> Work required: Extract the lines between the ones holding "left_back_post();" and "bpy.data.objects.remove(obj)", inclusive, exactly as written and nothing more.

> Stored data:
====

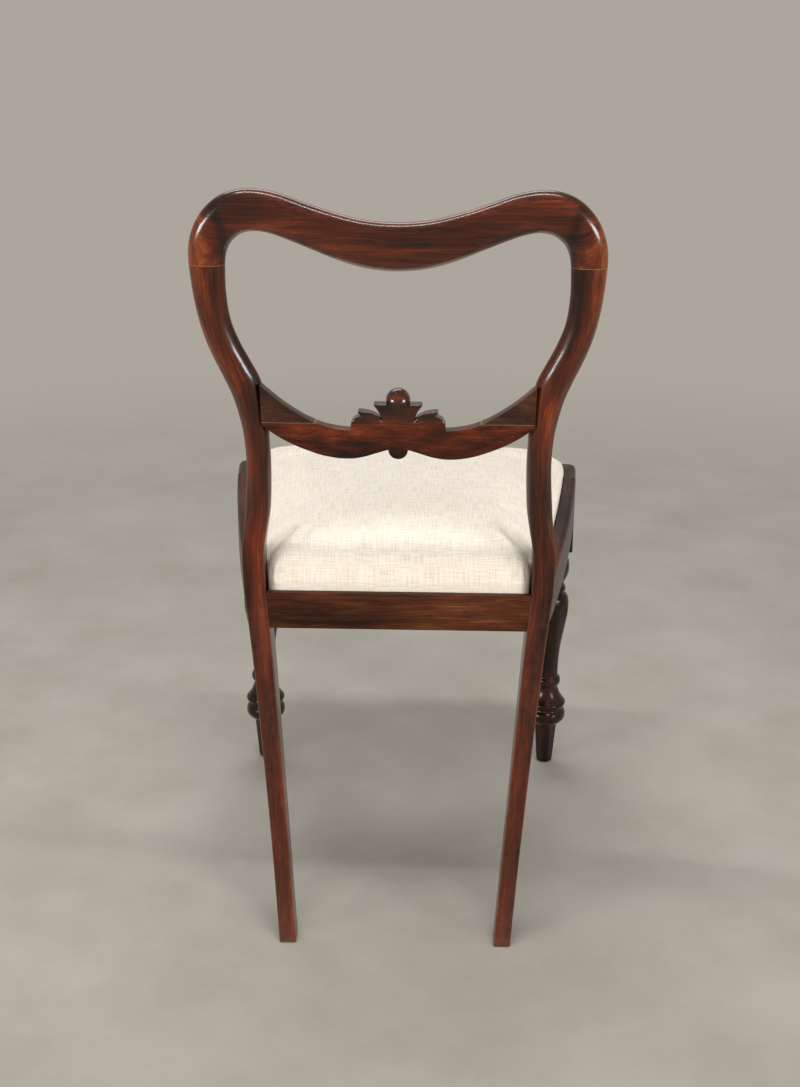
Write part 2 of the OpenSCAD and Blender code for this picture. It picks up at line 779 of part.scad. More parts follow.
// Front legs: a block with a rounded outer corner over a turned and faceted leg
module turned(shares) {
    last = len(shares) - 1;
    points = [for (row = shares) [row[0] * ring_r, row[1] * turned_h]];
    rotate_extrude() polygon(concat([[0, points[0][1]]], points, [[0, points[last][1]]]));
}
module eight_sided(shares) {
    skin([
        for (k = [len(shares) - 1:-1:0])
        [
            for (a = [0:7])
            let (r = shares[k][0] * ring_r, turn = 45 * a + 22.5)
            [r * cos(turn), r * sin(turn), shares[k][1] * turned_h]
        ]
    ]);
}
module leg_block() {
    r = block_corner_r;
    corner = arc_points(block_outer_x - r, block_front_f - r, r, 0, 90, 6);
    intersection() {
        from_plan(concat(
            [[block_inner_x, block_rear_f], [block_outer_x, block_rear_f]],
            corner,
            [[block_inner_x, block_front_f]]
        ));
        across([
            [block_rear_f, turned_h], [block_front_f, turned_h],
            [block_front_f, rail_top(block_front_f)], [block_rear_f, rail_top(block_rear_f)]
        ]);
    }
}
module front_leg() {
    difference() {
        leg_block();
        rebate();
        rail_dowels(bore_clearance);
    }
    place_leg() {
        turned(turning_top_shares);
        turned(turning_low_shares);
        cylinder(r = core_share * ring_r, h = turned_h);
        intersection() {
            turned(baluster_shares);
            eight_sided([
                [1, 0.81], [0.98, 0.745], [0.95, 0.695], [0.82, 0.635], [0.64, 0.545],
                [0.575, 0.48], [0.57, 0.39]
            ]);
        }
        eight_sided([[foot_top_share, foot_h_share], [foot_low_share, 0]]);
    }
}
module place_leg() {
    translate([leg_x, rear_y - leg_f, 0]) children();
}
module left_front_leg() {
    color(dark_rosewood) mirror([1, 0, 0]) front_leg();
}
module right_front_leg() {
    color(dark_rosewood) front_leg();
}

// Corner blocks inside the rails, each with two screws
module corner_block(points) {
    intersection() {
        from_plan(points);
        seat_slab(-rebate_h - corner_block_drop - corner_block_h, -rebate_h - corner_block_drop);
    }
}
rear_block_f = rear_rail_recess + rear_rail_t;
rear_block_x = post_inner(0.83) - housing_clearance;
rear_block_clear_f = post_front_f + housing_clearance;
rear_block_long_f = rear_block_f + corner_block_run + housing_depth;
front_block_f = block_rear_f - corner_block_run;
front_block_x = block_inner_x - corner_block_run;
module rear_corner_block() {
    difference() {
        corner_block([
            [rear_block_x, rear_block_f],
            [rear_block_x - corner_block_run, rear_block_f],
            [side_in(rear_block_long_f), rear_block_long_f],
            [side_in(rear_block_clear_f), rear_block_clear_f],
            [rear_block_x, rear_block_clear_f]
        ]);
        rear_screws(bore_clearance);
    }
}
module front_corner_block() {
    difference() {
        corner_block([
            [side_in(front_block_f), front_block_f],
            [side_in(block_rear_f), block_rear_f],
            [block_inner_x, block_rear_f],
            [block_inner_x, front_rail_rear_f],
            [front_block_x, front_rail_rear_f]
        ]);
        front_screws(bore_clearance);
    }
}
module left_rear_corner_block() {
    color(beech) mirror([1, 0, 0]) rear_corner_block();
}
module right_rear_corner_block() {
    color(beech) rear_corner_block();
}
module left_front_corner_block() {
    color(beech) mirror([1, 0, 0]) front_corner_block();
}
module right_front_corner_block() {
    color(beech) front_corner_block();
}

// A screw with its tip at the origin and its head along +Z; extra > 0 gives its bore and a way in for the head
module screw(extra) {
    length = screw_in_rail + screw_in_block;
    cylinder(r = screw_r + extra, h = length + screw_head_h);
    translate([0, 0, length])
        cylinder(r = screw_head_r + 4 * extra, h = extra > 0 ? corner_block_run : screw_head_h);
}
function screw_z(f) = rail_top(f) - rebate_h - corner_block_drop - corner_block_h / 2;
module rear_screws(extra) {
    x = rear_block_x - screw_share * corner_block_run;
    translate([x, rear_y - rear_block_f + screw_in_rail, screw_z(rear_block_f) - screw_head_r])
        rotate([90, 0, 0]) screw(extra);
    f = rear_block_clear_f + screw_share * corner_block_run;
    translate([side_in(f) + screw_in_rail, rear_y - f, screw_z(f) + screw_head_r])
        rotate([0, -90, 0]) screw(extra);
}
module front_screws(extra) {
    x = block_inner_x - screw_share * corner_block_run;
    translate([x, rear_y - front_rail_rear_f - screw_in_rail, screw_z(front_rail_rear_f) - screw_head_r])
        rotate([-90, 0, 0]) screw(extra);
    f = block_rear_f - screw_share * corner_block_run;
    translate([side_in(f) + screw_in_rail, rear_y - f, screw_z(f) + screw_head_r])
        rotate([0, -90, 0]) screw(extra);
}
module corner_block_screws() {
    color(steel) both_sides() {
        rear_screws(0);
        front_screws(0);
    }
}

// The drop-in seat. Heights are over the rails' top plane.
cloth_low = -rebate_h + rest_gap;
pad_base = cloth_low + bottom_cloth_t;
frame_low = pad_base + cover_t;
frame_high = frame_low + frame_t;
web_high = frame_high + 2 * web_t;
hessian_low = web_high + tack_head_h + tack_head_r * slope + tack_clearance;
hessian_high = hessian_low + hessian_t;
frame_outline = seat_outline(seat_gap + cover_t);
frame_rear_f = well_rear_f + seat_gap + frame_rail_w;
frame_front_f = block_front_f - front_lip_w - front_gap - frame_rail_w;
function frame_in(f) = side_line(f) - side_lip - seat_gap - frame_rail_w;
module frame_piece(points) {
    intersection() {
        from_plan(frame_outline);
        from_plan(points);
        seat_slab(frame_low, frame_high);
    }
}
module frame_dowels(extra) {
    z_over = (frame_low + frame_high) / 2;
    for (f = [frame_rear_f, frame_front_f], s = [0.3, 0.7]) {
        x = frame_in(f) + s * frame_rail_w;
        dowel_y([x, rear_y - f, rail_top(f) + z_over], frame_dowel_r + extra, frame_dowel_half + extra);
    }
}
module seat_frame_rear() {
    w = block_outer_x;
    color(beech)
    difference() {
        frame_piece([[-w, 0], [w, 0], [w, frame_rear_f], [-w, frame_rear_f]]);
        both_sides() frame_dowels(bore_clearance);
    }
}
module seat_frame_front() {
    w = block_outer_x;
    color(beech)
    difference() {
        frame_piece([[-w, frame_front_f], [w, frame_front_f], [w, seat_depth], [-w, seat_depth]]);
        both_sides() frame_dowels(bore_clearance);
    }
}
module seat_frame_side() {
    w = block_outer_x;
    difference() {
        frame_piece([
            [frame_in(frame_rear_f), frame_rear_f], [w, frame_rear_f],
            [w, frame_front_f], [frame_in(frame_front_f), frame_front_f]
        ]);
        frame_dowels(bore_clearance);
    }
}
module seat_frame_left() {
    color(beech) mirror([1, 0, 0]) seat_frame_side();
}
module seat_frame_right() {
    color(beech) seat_frame_side();
}
module seat_frame_dowels() {
    color(beech) both_sides() frame_dowels(0);
}

// Webbing: lengthwise straps lie on the frame, crosswise straps lie on them
web_rear_f = frame_rear_f - 0.7 * frame_rail_w;
web_front_f = frame_front_f + 0.7 * frame_rail_w;
function web_half(f) = frame_in(f) + 0.7 * frame_rail_w;
function web_x(share) = share * frame_in(frame_rear_f);
function web_f(share) = share * seat_depth;
module webbing_lengthwise() {
    color("#b49a6a")
    for (share = web_across_shares) {
        x = web_x(share);
        intersection() {
            from_plan([
                [x - web_w / 2, web_rear_f], [x + web_w / 2, web_rear_f],
                [x + web_w / 2, web_front_f], [x - web_w / 2, web_front_f]
            ]);
            seat_slab(frame_high, frame_high + web_t);
        }
    }
}
module webbing_crosswise() {
    color("#b49a6a")
    for (share = web_along_shares) {
        f = web_f(share);
        w = web_half(f);
        intersection() {
            from_plan([[-w, f - web_w / 2], [w, f - web_w / 2], [w, f + web_w / 2], [-w, f + web_w / 2]]);
            seat_slab(frame_high + web_t, web_high);
        }
    }
}
// A tack with its head's underside at the origin, pointing down, and one pointing up
module tack(shaft) {
    translate([0, 0, -shaft]) cylinder(r = tack_r, h = shaft);
    cylinder(r = tack_head_r, h = tack_head_h);
}
module webbing_tacks() {
    color(steel) {
        for (share = web_across_shares, f = [web_rear_f, web_front_f], s = [-0.3, 0.3]) {
            inward = f < web_front_f ? tack_edge : -tack_edge;
            translate([
                web_x(share) + s * web_w, rear_y - f - inward,
                rail_top(f + inward) + frame_high + web_t
            ])
                tack(tack_in_wood);
        }
        for (share = web_along_shares, side = [-1, 1], s = [-0.3, 0.3]) {
            f = web_f(share) + s * web_w;
            translate([
                side * (web_half(web_f(share)) - tack_edge), rear_y - f,
                rail_top(f) + web_high
            ])
                tack(tack_in_wood + web_t);
        }
    }
}
module hessian() {
    color("#a98c5e")
    intersection() {
        from_plan(seat_outline(seat_gap + cover_t + tack_edge));
        seat_slab(hessian_low, hessian_high);
    }
}

// The cushion form: rings of the seat's outline, drawn in towards a middle point as they climb.
// The notches round the posts fade out over the crown.
pad_outline = seat_outline(seat_gap);
pad_mid_f = mix(well_rear_f, block_front_f, 0.5);
function pad_edge_h(f) = mix(pad_rear_h, pad_front_h, f / seat_depth) - pad_base;
function soft_x(p) =
    let (side = side_line(max(p[1], side_end_f)) - side_lip - seat_gap)
    abs(p[0]) > well_rear_x / 2 && p[1] < pad_mid_f ? sign(p[0]) * mix(abs(p[0]), side, 0.5) : p[0];
function pad_ring(row, inset, lift) = [
    for (p = seat_outline(seat_gap + inset))
    let (
        s = pad_shares[row][0],
        blend = 1 - s,
        x = s * mix(p[0], soft_x(p), min(1, 4 * blend)),
        f = pad_mid_f + s * (p[1] - pad_mid_f),
        h = max(pad_edge_h(f) * pad_shares[row][1] - inset, lift)
    )
    [x, rear_y - f, rail_top(f) + pad_base + h]
];
function pad_top(inset) =
    let (top = pad_shares[len(pad_shares) - 1][1])
    [0, rear_y - pad_mid_f, rail_top(pad_mid_f) + pad_base + pad_edge_h(pad_mid_f) * top - inset];
function hem_ring(lift) = [
    for (p = seat_outline(seat_gap + hem_w))
    [p[0], rear_y - p[1], rail_top(p[1]) + pad_base + lift]
];
module linen_cover() {
    last = len(pad_shares) - 2;
    color(linen)
        skin_to_points(
            concat(
                [for (row = [last:-1:0]) pad_ring(row, cover_t, cover_t)],
                [hem_ring(cover_t), hem_ring(0)],
                [for (row = [0:last]) pad_ring(row, 0, 0)]
            ),
            pad_top(cover_t),
            pad_top(0)
        );
}
module stuffing() {
    last = len(pad_shares) - 2;
    inset = cover_t + housing_clearance;
    low = hessian_high + layer_clearance;
    base = [
        for (p = seat_outline(seat_gap + inset))
        [p[0], rear_y - p[1], rail_top(p[1]) + low]
    ];
    color("#4a4038")
        skin_to_points(
            concat([base], [for (row = [3:last]) pad_ring(row, inset, low - pad_base)]),
            [0, rear_y - pad_mid_f, rail_top(pad_mid_f) + low],
            pad_top(inset)
        );
}
module bottom_cloth() {
    color("#2b2a28")
    intersection() {
        from_plan(seat_outline(seat_gap + bottom_cloth_edge));
        seat_slab(cloth_low, pad_base);
    }
}
module bottom_tack(x, f) {
    translate([x, rear_y - f, rail_top(f) + cloth_low])
        rotate([180, 0, 0])
        tack(tack_in_wood);
}
module bottom_tacks() {
    rear_f = rear_rail_recess + rear_rail_t + tack_edge;
    front_f = front_rail_rear_f - tack_edge;
    color(steel) {
        for (share = tack_shares) {
            bottom_tack(mix(-well_rear_x, well_rear_x, share), rear_f);
            bottom_tack(mix(-block_inner_x, block_inner_x, share), front_f);
        }
        both_sides()
            for (share = tack_shares) {
                f = mix(rear_block_long_f, front_block_f, share);
                bottom_tack(side_in(f) - tack_edge, f);
            }
    }
}

left_back_post();
right_back_post();
crest_rail();
crest_rail_dowels();
cross_rail_board();
cross_rail_left_ear();
cross_rail_right_ear();
cross_rail_carved_crest();
cross_rail_dowels();
rear_seat_rail();
left_side_rail();
right_side_rail();
front_seat_rail();
seat_rail_dowels();
left_front_leg();
right_front_leg();
left_rear_corner_block();
right_rear_corner_block();
left_front_corner_block();
right_front_corner_block();
corner_block_screws();
seat_frame_rear();
seat_frame_front();
seat_frame_left();
seat_frame_right();
seat_frame_dowels();
webbing_lengthwise();
webbing_crosswise();
webbing_tacks();
hessian();
stuffing();
linen_cover();
bottom_cloth();
bottom_tacks();
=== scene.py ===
"""Balloon back chair in French polished rosewood, with a drop-in seat in linen.

Shapes are worked out in millimetres and become metres when a mesh is made. The chair faces -Y and stands on
z = 0. A forward distance f runs from the back face of the rear seat rail towards -Y. The tables and sizes
are those of the chair's own source.
"""
import math

import bpy
import numpy as np
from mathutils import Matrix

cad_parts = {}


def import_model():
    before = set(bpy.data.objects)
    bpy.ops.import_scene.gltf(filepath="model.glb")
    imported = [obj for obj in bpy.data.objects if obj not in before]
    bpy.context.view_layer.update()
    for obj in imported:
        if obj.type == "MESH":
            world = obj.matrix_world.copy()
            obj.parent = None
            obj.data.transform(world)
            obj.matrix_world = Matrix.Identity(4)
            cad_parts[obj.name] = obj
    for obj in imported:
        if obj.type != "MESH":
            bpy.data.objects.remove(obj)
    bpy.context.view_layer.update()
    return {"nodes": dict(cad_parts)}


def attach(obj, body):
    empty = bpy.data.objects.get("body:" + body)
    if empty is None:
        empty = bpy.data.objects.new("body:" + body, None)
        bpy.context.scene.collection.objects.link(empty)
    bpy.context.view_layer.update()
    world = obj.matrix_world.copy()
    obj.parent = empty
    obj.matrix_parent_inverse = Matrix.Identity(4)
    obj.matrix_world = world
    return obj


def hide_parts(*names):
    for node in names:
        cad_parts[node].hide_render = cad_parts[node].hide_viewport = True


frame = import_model()

MM = 0.001
# The back face of the rear seat rail
REAR_Y = 149.0
# Heights of the rear rail, of the joints between posts and crest rail, and of the chair
RAIL_Z = 411.0
JOINT_Z = 800.0
CHAIR_H = 880.0
# The seat's depth, and its climb towards the front
SEAT_D = 398.0
SLOPE = 42 / SEAT_D
# A post: its width and depth, the rake of its leg and of its top, how far apart feet and waists stand, and
# how far it swings in at the waist and out at the balloon
POST_W = 28
POST_D = 30
LEG_RAKE = 100
BACK_RAKE = 84
FEET_APART = 255
WAISTS_APART = 334
WAIST_IN = 9.5
BALLOON_OUT = 40.5
# The crest rail's end and middle: the joint's distance from the chair's middle, and both widths
JOINT_X = 198
JOINT_W = 38.08
CREST_W = 52
# The knot outside each shoulder that the crest rail's grain curls round
KNOT_X = 224
KNOT_Z = 806
# The cross rail: heights in the middle and at the posts, half length, where the ears start, glue line,
# thickness and round drop
CROSS_LOW_Z = 577.9
CROSS_TOP_Z = 612.9
CROSS_END_LOW_Z = 612.9
CROSS_END_Z = 663.1
CROSS_END_X = 150.6
EAR_X = 93
GLUE_Z = 621.06
CROSS_T = 18.0
DROP_R = 10.8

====

> Written solution:
left_back_post();
right_back_post();
crest_rail();
crest_rail_dowels();
cross_rail_board();
cross_rail_left_ear();
cross_rail_right_ear();
cross_rail_carved_crest();
cross_rail_dowels();
rear_seat_rail();
left_side_rail();
right_side_rail();
front_seat_rail();
seat_rail_dowels();
left_front_leg();
right_front_leg();
left_rear_corner_block();
right_rear_corner_block();
left_front_corner_block();
right_front_corner_block();
corner_block_screws();
seat_frame_rear();
seat_frame_front();
seat_frame_left();
seat_frame_right();
seat_frame_dowels();
webbing_lengthwise();
webbing_crosswise();
webbing_tacks();
hessian();
stuffing();
linen_cover();
bottom_cloth();
bottom_tacks();
=== scene.py ===
"""Balloon back chair in French polished rosewood, with a drop-in seat in linen.

Shapes are worked out in millimetres and become metres when a mesh is made. The chair faces -Y and stands on
z = 0. A forward distance f runs from the back face of the rear seat rail towards -Y. The tables and sizes
are those of the chair's own source.
"""
import math

import bpy
import numpy as np
from mathutils import Matrix

cad_parts = {}


def import_model():
    before = set(bpy.data.objects)
    bpy.ops.import_scene.gltf(filepath="model.glb")
    imported = [obj for obj in bpy.data.objects if obj not in before]
    bpy.context.view_layer.update()
    for obj in imported:
        if obj.type == "MESH":
            world = obj.matrix_world.copy()
            obj.parent = None
            obj.data.transform(world)
            obj.matrix_world = Matrix.Identity(4)
            cad_parts[obj.name] = obj
    for obj in imported:
        if obj.type != "MESH":
            bpy.data.objects.remove(obj)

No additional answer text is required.